11 декабря 2018, 01:05

Париж бунтует всегда. В чем смысл сотрясающей Францию революции «желтых жилетов»?

Читать 360tv в

Улицы Парижа захвачены «желтыми жилетами». Они поют, танцуют, устраивают заплывы на лодках по Сене, воюют с полицией (арестовано уже около двух тысяч человек), движение постепенно перекидывается на соседние страны. Президент Макрон ввел в стране чрезвычайное экономическое и социальное положение. Все политологи единодушно подчеркивают, что даже если Макрону удастся усидеть, то его политическая карьера, начинавшаяся с такими понтами, сломана. Оставшиеся четыре года в Елисейском дворце будет досиживать политический труп или же кто-то другой.

Западная пресса уже начала привычно обвинять Россию, якобы разжигающую протесты при помощи своих «троллей и хакеров». Есть и прямо противоположная конспирологическая теория, считающая беспорядки в Париже ответом Америки на попытки Макрона создать независимую от США Европейскую армию.
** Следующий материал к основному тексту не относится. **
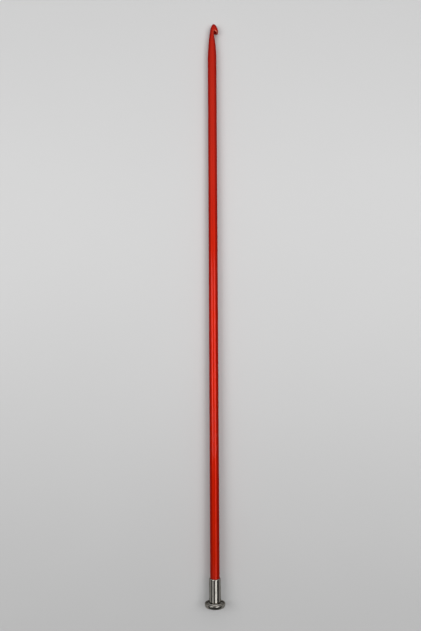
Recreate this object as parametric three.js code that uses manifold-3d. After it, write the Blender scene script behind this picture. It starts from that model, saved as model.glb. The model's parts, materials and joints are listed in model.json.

Так или иначе, никто не верит в то, что дело было в ценах на бензин.

Реклама

И дело и впрямь не в них. Просто Париж так устроен, что чутко фиксирует смену исторических трендов, наступление новых эпох и обозначает их очередной своей революцией, которая столь же неизменна и неотменима, как венецианский карнавал. То, что в Париже новая революция, означает только то, что в Европе и мире началась новая эпоха.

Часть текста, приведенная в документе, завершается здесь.